Malpractice reform advocates plan to make their case to Congress again next year despite long odds against getting comprehensive reform legislation enacted.
Provider groups seeking malpractice reform believe as many as five freshmen senators are supportive of limiting providers' risks in healthcare liability cases. If so, that would increase to 58 the likely number of Senate votes for such legislation.
Those 58 votes still would be two shy of the 60 necessary to get past legislative roadblocks allowed by the rules of the 100-member Senate. It also would be well short of the 67 necessary to override a veto from President Clinton, who has opposed legal reform legislation.
But even against those obstacles, advocates say they will persist in pushing legislation that would cap noneconomic awards known as "pain and suffering" judgments, limit how much providers pay for such awards to their share of the blame, and reduce malpractice awards when plaintiffs receive compensation for their injuries from healthcare or disability insurers or other sources.
Similar legislation, after easily passing the House, received 53 votes in the Senate last year, which allowed it to be blocked by a filibuster.
"It's not going to be different.

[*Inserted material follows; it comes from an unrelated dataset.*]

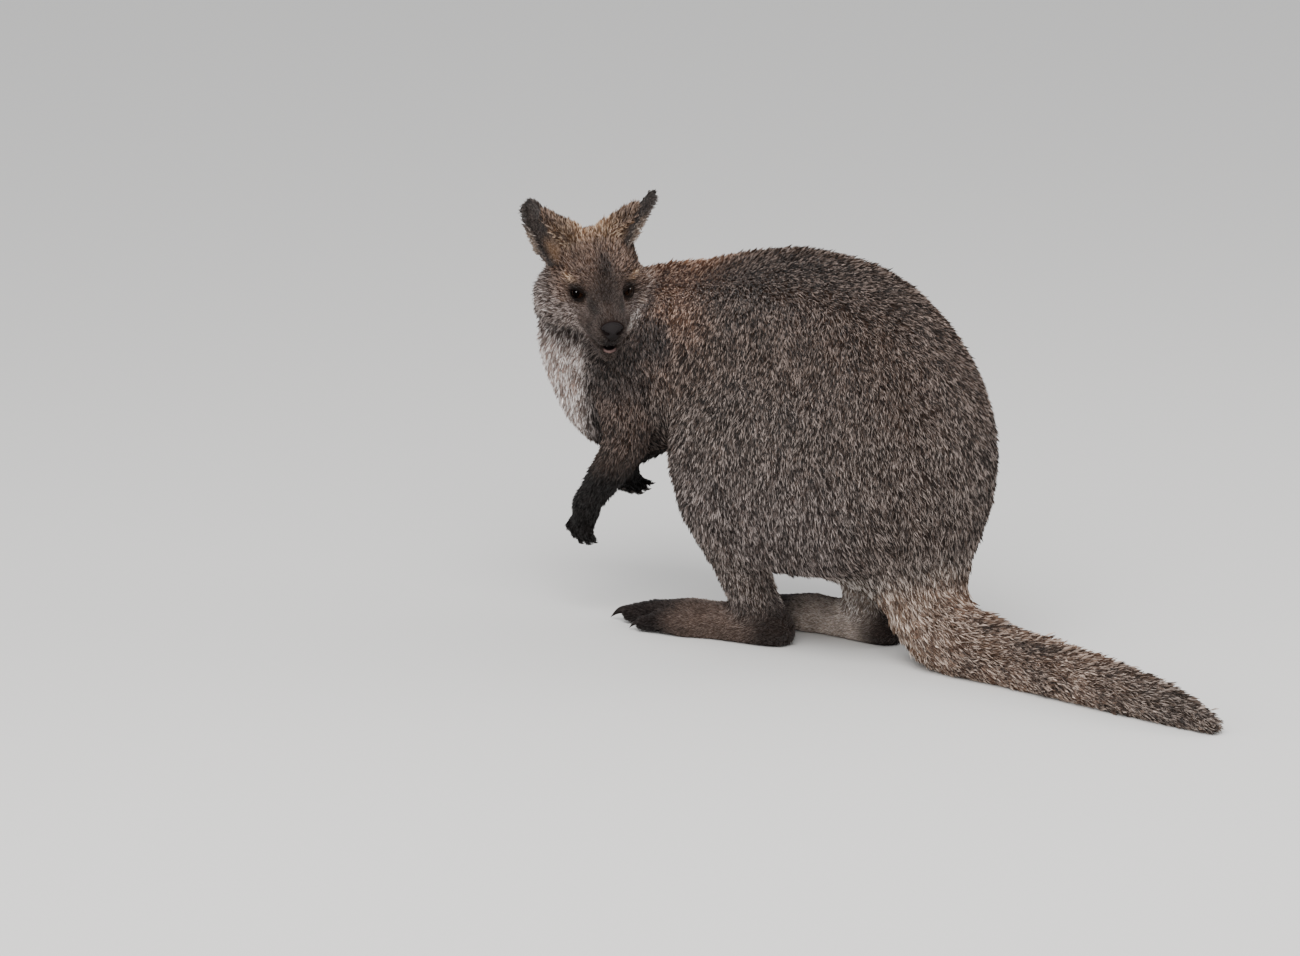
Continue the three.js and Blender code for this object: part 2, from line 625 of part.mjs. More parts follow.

We'll do it again," Rep. William Thomas (R-Calif.), chairman of the House Ways and Means health subcommittee, said of malpractice reform legislation.
Opponents of malpractice reform said caps on damages, which many providers have been seeking, hurt the most seriously injured plaintiffs who already are underpaid by the existing malpractice system.

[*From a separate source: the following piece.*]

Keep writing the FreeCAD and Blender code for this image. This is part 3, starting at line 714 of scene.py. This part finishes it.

Furthermore, they said if malpractice reform makes it more difficult for injured patients to sue and win cases against providers, the cost of treating their injuries is shifted unfairly to health insurers or other third-party payers, such as government programs.
But providers said reform legislation can save the government money because it will reduce malpractice insurance premiums, for which hospitals and physicians now receive reimbursement under the Medicare program.

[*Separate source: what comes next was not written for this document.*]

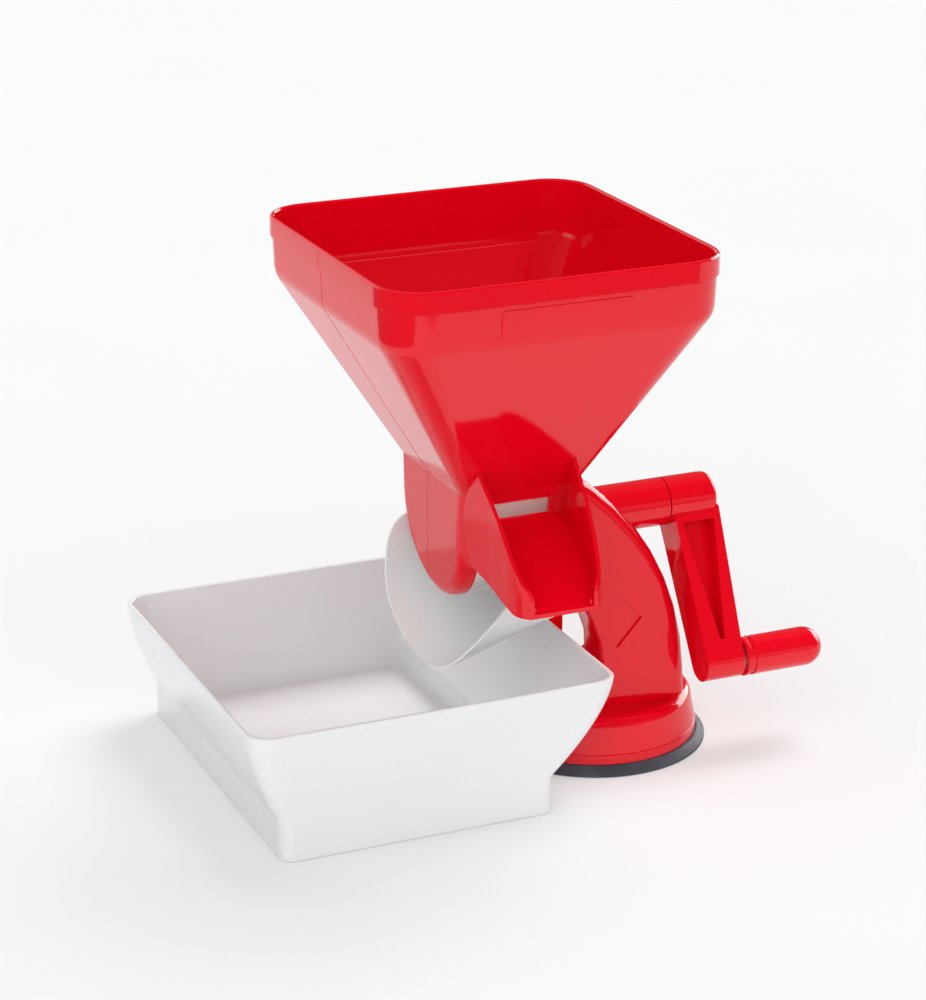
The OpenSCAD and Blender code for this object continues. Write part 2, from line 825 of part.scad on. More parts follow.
// Half section of the skirt and its rounded collar, shrunk by inset, closed by the top plate.
module skirt_section(inset) {
    polygon([
        [0, seam_z - inset / skirt_wall],
        [skirt_foot_r - inset, seam_z - inset / skirt_wall],
        [skirt_foot_r - inset, seam_z],
        [collar_r + collar_bead_r - inset, collar_bead_z],
        [collar_r, collar_z - inset],
        [collar_r - collar_bead_r, plate_z - inset],
        [0, plate_z - inset]
    ]);
    translate([collar_r, collar_bead_z]) circle(r = collar_bead_r - inset);
}

// Repeats its children at the base's screws.
module at_screws() {
    for (a = [45:90:315]) rotate([0, 0, a]) translate([screw_pitch_r, 0, 0]) children();
}

module leg_column() {
    under_plate = plate_z - skirt_wall;
    tube_l = tube_end_x - barrel_right;
    color(red) difference() {
        union() {
            difference() {
                union() {
                    loft(leg_rings(0, 66, foot_z));
                    rotate_extrude($fn = fine_fn) difference() {
                        skirt_section(0);
                        skirt_section(skirt_wall);
                    }
                }
                loft(leg_rings(leg_wall, 57, under_plate - 1));
            }
            on_axis() x_cylinder(tube_r, tube_l, barrel_right);
            // cross ribs with the lever's bearings
            for (side = [-1, 1])
                translate([-rib_l / 2, side * rib_y - rib_t / 2, seam_z])
                    cube([rib_l, rib_t, under_plate - seam_z + eps]);
            at_screws() translate([0, 0, seam_z])
                cylinder(r = screw_boss_r, h = under_plate - seam_z + eps);
        }
        // flat mouth against the barrel
        translate([barrel_right - far, -far / 2, flare_z]) cube(far);
        on_axis() {
            x_cylinder(bush_r, tube_l + 2, barrel_right - 1);
            x_cylinder(spigot_r + plug_fit, spigot_l + 1.5, barrel_right - 1);
        }
        // lever's bearings, through both ribs and the rear skirt
        translate([0, 0, lever_z]) y_cylinder(bearing_r, far / 2 + rib_y, -rib_y - rib_t);
        at_screws() translate([0, 0, seam_z - 1]) cylinder(r = screw_r, h = screw_l);
    }
}

module base_ring() {
    color(red) difference() {
        rotate_extrude($fn = fine_fn) polygon([
            [ring_inner_r, pad_h], [skirt_r, pad_h], [skirt_r, seam_z - 0.6],
            [skirt_foot_r, seam_z], [ring_inner_r, seam_z]
        ]);
        at_screws() {
            cylinder(r = screw_r + 0.2, h = seam_z + 1);
            cylinder(r = screw_head_r + air, h = pad_h + screw_head_h + air);
        }
    }
}

module base_screws() {
    color(steel) at_screws() translate([0, 0, pad_h + air]) {
        cylinder(r = screw_head_r, h = screw_head_h);
        cylinder(r = screw_r, h = screw_l);
    }
}

module suction_pad() {
    color(dark) rotate_extrude($fn = fine_fn) polygon([
        [0, 0], [pad_r, 0], [pad_r, pad_bevel_h], [skirt_r + 1, pad_h],
        [ring_inner_r + air, pad_h], [ring_inner_r - pad_web_t, pad_web_t], [0, pad_web_t]
    ]);
}

// ---------- suction lever ----------

module suction_stud() {
    yoke_top = yoke_high + yoke_wall;
    color(steel) difference() {
        union() {
            translate([0, 0, stud_z]) cylinder(r = stud_plate_r, h = stud_plate_t, $fn = fine_fn);
            translate([-yoke_half_w - yoke_wall, -yoke_t / 2, stud_z + 1])
                cube([2 * (yoke_half_w + yoke_wall), yoke_t, yoke_top - stud_z - 1]);
        }
        translate([-yoke_half_w, -yoke_t / 2 - 1, yoke_low])
            cube([2 * yoke_half_w, yoke_t + 2, yoke_high - yoke_low]);
    }
}

module suction_lever() {
    tip_h = lever_tip_z - lever_z - lever_w / 2;
    color(red) translate([0, 0, lever_z]) {
        y_cylinder(lever_axle_r, lever_y + rib_y + rib_t / 2 + 2 + eps, -rib_y - rib_t / 2 - 2);
        y_cylinder(lever_boss_r, lever_t, lever_y);
        extrude_y(lever_y, lever_t) {
            polygon([
                [-lever_neck_half_w, 0], [lever_neck_half_w, 0],
                [lever_w / 2, lever_neck_h], [lever_w / 2, tip_h],
                [-lever_w / 2, tip_h], [-lever_w / 2, lever_neck_h]
            ]);
            translate([0, tip_h]) circle(r = lever_w / 2);
        }
    }
}

module lift_cam() {
    color(steel) translate([0, 0, lever_z]) difference() {
        translate([-cam_throw, 0, 0]) y_cylinder(cam_r, cam_t, -cam_t / 2);
        y_cylinder(lever_axle_r, cam_t + 2, -cam_t / 2 - 1);
    }
}

module lever_axle_clip() {
    color(steel) translate([0, 0, lever_z]) difference() {
        y_cylinder(lever_axle_r + 2, 1, -rib_y - rib_t / 2 - 1 - air);
        y_cylinder(lever_axle_r, 3, -rib_y - rib_t / 2 - 3);
    }
}

// ---------- shaft, bushes and seal ----------

module left_bush() {
    color(white) on_axis() difference() {
        x_cylinder(left_bush_r, journal_l, barrel_left + wall);
        x_cylinder(journal_r + shaft_fit, journal_l, barrel_left + wall + bush_floor);
    }
}

// A plain sleeve on the shaft, starting at x.
module shaft_sleeve(r, l, x) {
    on_axis() difference() {
        x_cylinder(r, l, x);
        x_cylinder(shaft_r + shaft_fit, l + 2, x - 1);
    }
}

module inner_shaft_bush() {
    color(white) shaft_sleeve(bush_r, bush_l, barrel_right + spigot_l + 1);
}

module outer_shaft_bush() {
    color(white) shaft_sleeve(bush_r, bush_l, tube_end_x - bush_l);
}

module shaft_seal() {
    color(dark) shaft_sleeve(seal_r, seal_l, barrel_right - wall);
}

module drive_shaft() {
    color(steel) on_axis() {
        x_cylinder(shaft_r, hub_x + shaft_socket_l - air - drum_right, drum_right);
        translate([drum_right - shaft_square_l, -shaft_square / 2, -shaft_square / 2])
            cube([shaft_square_l + eps, shaft_square, shaft_square]);
    }
}

// Open ring that keeps the shaft from moving towards the barrel.
module shaft_clip() {
    x = (tube_end_x + hub_x - clip_t) / 2;
    color(steel) on_axis() difference() {
        x_cylinder(shaft_r + clip_reach, clip_t, x);
        x_cylinder(shaft_r, clip_t + 2, x - 1);
        translate([x - 1, -clip_reach, 0]) cube([clip_t + 2, 2 * clip_reach, far]);
    }
}

// ---------- rotor ----------

module rotor_drum() {
    slot_t = blade_t + 2 * blade_fit;
    socket = shaft_square + blade_fit;
    journal_end = barrel_left + wall + bush_floor + air;
    color(white) on_axis() difference() {
        union() {
            x_cylinder(drum_r, drum_right - drum_left, drum_left);
            x_cylinder(journal_r, drum_left - journal_end + eps, journal_end);
        }
        for (side = [0, 180]) rotate([side, 0, 0])
            translate([blade_x - blade_fit, -slot_t / 2, web_half])
                cube([blade_l + 2 * blade_fit, slot_t, drum_r]);
        translate([drum_right - shaft_square_l - air, -socket / 2, -socket / 2])
            cube([shaft_square_l + air + 1, socket, socket]);
    }
}

// Wiper blade in its rest place above the axis, its tip rounded to the sweep.
module blade() {
    intersection() {
        translate([blade_x, -blade_t / 2, blade_bottom]) cube([blade_l, blade_t, drum_r]);
        x_cylinder(tip_r, blade_l, blade_x);
    }
}

module upper_blade() {
    color(white) on_axis() blade();
}

module lower_blade() {
    color(white) on_axis() rotate([180, 0, 0]) blade();
}

// Rings of a coil spring along Z, a small polygon swept round a helix.
function coil_rings(coil_r, wire_r, turns, h, sides = 6, per_turn = 10) = [
    for (k = [0:turns * per_turn])
        let (
            a = 360 * k / per_turn,
            z = wire_r + (h - 2 * wire_r) * k / (turns * per_turn)
        )
        [for (i = [0:sides - 1])
            let (b = 360 * i / sides, r = coil_r + wire_r * cos(b))
            [r * cos(a), r * sin(a), z + wire_r * sin(b)]]
];

// The two springs under one blade, between it and the drum's web.
module blade_springs() {
    coil_r = (blade_spring_d - blade_wire_d) / 2;
    for (share = [0.25, 0.75])
        translate([blade_x + blade_l * share, 0, web_half + blade_fit])
            loft(coil_rings(coil_r, blade_wire_d / 2, blade_spring_turns, spring_rest_l));
}

module upper_blade_springs() {
    color(steel) on_axis() blade_springs();
}

module lower_blade_springs() {
    color(steel) on_axis() rotate([180, 0, 0]) blade_springs();
}

// ---------- crank and grip ----------

// Puts its children on the crank's own axes, with -Z along the arm.
module on_crank() {
    on_axis() rotate([-crank_angle, 0, 0]) children();
}

// Puts its children on the grip's axis.
module on_grip() {
    on_crank() translate([0, 0, -crank_reach]) children();
}

// The crank's hub, with its outer end rounded.
module crank_hub() {
    translate([hub_x, 0, 0]) rotate([0, 90, 0]) rotate_extrude() {
        square([tube_r - hub_round, hub_l]);
        square([tube_r, hub_l - hub_round]);
        intersection() {
            translate([tube_r - hub_round, hub_l - hub_round]) circle(r = hub_round);
            translate([tube_r - hub_round - eps, hub_l - hub_round - eps]) square(hub_round + 1);
        }
    }
}

module crank_arm() {
    boss_end = boss_x + boss_l;
    hub_end = hub_x + hub_l;
    boss_mid = boss_x + boss_l / 2;
    channel_top = tube_r + 1;
    channel_bottom = crank_reach - boss_r - 1;
    color(red) on_crank() difference() {
        union() {
            crank_hub();
            translate([0, 0, -crank_reach]) x_cylinder(boss_r, boss_l, boss_x);
            extrude_y(-boss_r, 2 * boss_r) polygon([
                [hub_x + 1, 0], [boss_x, -crank_reach], [boss_end - arm_set_in, -crank_reach],
                [hub_end - 1, -hub_round], [hub_end - hub_round, 0]
            ]);
        }
        // channels in the arm's front and back, between its rails
        for (y = [-boss_r - 1, arm_web_t / 2])
            extrude_y(y, boss_r + 1 - arm_web_t / 2) polygon([
                [hub_x + 1 + arm_rail_t, -channel_top],
                [boss_mid - channel_end_w / 2, -channel_bottom],
                [boss_mid + channel_end_w / 2, -channel_bottom],
                [hub_end - 1 - arm_rail_t, -channel_top]
            ]);
        // sockets for the shaft and the spindle
        x_cylinder(shaft_r, shaft_socket_l + 1, hub_x - 1);
        translate([0, 0, -crank_reach]) x_cylinder(spindle_r, spindle_seat + 1, boss_end - spindle_seat);
    }
}

module grip_spindle() {
    start = boss_x + boss_l - spindle_seat + air;
    end = grip_x + grip_l - spindle_end_gap - air;
    color(steel) on_grip() {
        x_cylinder(spindle_r, end - start, start);
        x_cylinder(spindle_r + snap_h, snap_l, end - 2 * snap_l);
    }
}

module grip_washer() {
    color(steel) on_grip() difference() {
        x_cylinder(grip_r - 3, grip_x - air - boss_x - boss_l, boss_x + boss_l);
        x_cylinder(spindle_r, grip_l, boss_x);
    }
}

module hand_grip() {
    groove_x = grip_x + grip_l - spindle_end_gap - air - 2 * snap_l;
    color(red) on_grip() difference() {
        union() {
            x_cylinder(grip_r, grip_flange_l, grip_x);
            x_cylinder(grip_r - grip_neck_depth, 2 * grip_flange_l, grip_x);
            x_cylinder(grip_r, grip_l - grip_r - 2 * grip_flange_l, grip_x + 2 * grip_flange_l - eps);
            translate([grip_x + grip_l - grip_r, 0, 0]) rotate([0, 90, 0]) sphere(r = grip_r);
        }
        x_cylinder(spindle_r + grip_fit, grip_l - spindle_end_gap + 1, grip_x - 1);
        x_cylinder(spindle_r + snap_h + air, snap_l + 2 * air, groove_x - air);
    }
}

// ---------- catch bowl ----------

// Ring of the bowl at height z with the given flare, from 0 at the foot to 1 at the rim.
function bowl_ring(z, flare, inset) = let (
    r = bowl_foot_r + (bowl_rim_r - bowl_foot_r) * flare,
    outline = rounded_rect(
        bowl_foot_left_x + (bowl_left_x - bowl_foot_left_x) * flare + inset,
        bowl_foot_right_x + (bowl_right_x - bowl_foot_right_x) * flare - inset,
        bowl_front_y + bowl_draft * (1 - flare) + inset,
        bowl_back_y - bowl_draft * (1 - flare) - inset,
        [r, r, r, r]
    )
) [for (p = outline) [p[0], p[1], z]];

function bowl_rings(inset, floor_z) = concat(
    [bowl_ring(floor_z, 0, inset), bowl_ring(bowl_foot_h, 0, inset)],
    [for (i = [1:bowl_steps])
        let (t = i / bowl_steps)
        bowl_ring(bowl_foot_h + (bowl_h - bowl_foot_h) * t, 1 - pow(1 - t, bowl_flare_power), inset)]
);

module catch_bowl() {
    color(white) difference() {
        loft(bowl_rings(0, 0));
        loft(concat(bowl_rings(bowl_wall, bowl_wall), [bowl_ring(bowl_h + 1, 1, bowl_wall)]));
    }
}

hopper_body();
waste_chute();
sieve_screen();
juice_guard();
catch_bowl();
leg_column();
base_ring();
base_screws();
suction_pad();
suction_stud();
suction_lever();
lift_cam();
lever_axle_clip();
left_bush();
inner_shaft_bush();
outer_shaft_bush();
shaft_seal();
drive_shaft();
shaft_clip();
rotor_drum();
upper_blade();
lower_blade();
upper_blade_springs();
lower_blade_springs();
crank_arm();
grip_spindle();
grip_washer();
hand_grip();
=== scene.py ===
"""Hand-cranked food mill: red hopper and barrel on an arched leg with a suction base.

The scene dresses the mill's pieces in moulded plastics, steels and rubber, and
adds the light, the floor and the camera. Sizes in the classes are millimetres.
"""
import logging
import math
from dataclasses import dataclass
from enum import Enum
from typing import Iterable, Optional, Sequence

import bmesh
import bpy
from mathutils import Matrix, Vector


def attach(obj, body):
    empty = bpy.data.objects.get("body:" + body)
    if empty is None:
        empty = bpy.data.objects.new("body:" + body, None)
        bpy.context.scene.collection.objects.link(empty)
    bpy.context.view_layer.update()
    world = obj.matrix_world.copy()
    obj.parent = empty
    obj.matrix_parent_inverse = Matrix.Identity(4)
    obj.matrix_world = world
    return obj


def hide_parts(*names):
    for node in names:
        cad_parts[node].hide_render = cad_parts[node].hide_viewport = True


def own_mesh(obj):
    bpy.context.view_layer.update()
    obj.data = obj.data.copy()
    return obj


MM = 0.001
WELD = 0.002  # corners closer than this are one, in millimetres
FLAT = 0.5  # faces that meet at less than this angle are one, in degrees
FOLDED = -0.9999  # cosine between two faces that lie back to back
SMOOTH = 32.0  # edges sharper than this stay crisp, in degrees
CORNER = 6  # edges in a rounded corner
PLAIN = (1, 1, 1, 1)  # light without a tint
LOG = logging.getLogger("food_mill")
Colour = tuple[float, float, float]
Triple = tuple[float, float, float]


# ---------- finishes ----------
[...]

That savings was confirmed by the Congressional Budget Office, which estimated seven-year savings of $200 million from malpractice reform measures included in Medicare reform legislation last year.
Those measures included limiting noneconomic damages to $250,000 and limiting providers' liability for such damages to their share of the blame.
That CBO estimate may give reform supporters the opening they need to pass a malpractice measure. As a money-saver, such a measure could be inserted into a balanced-budget bill, which cannot be blocked by a filibuster under Senate rules.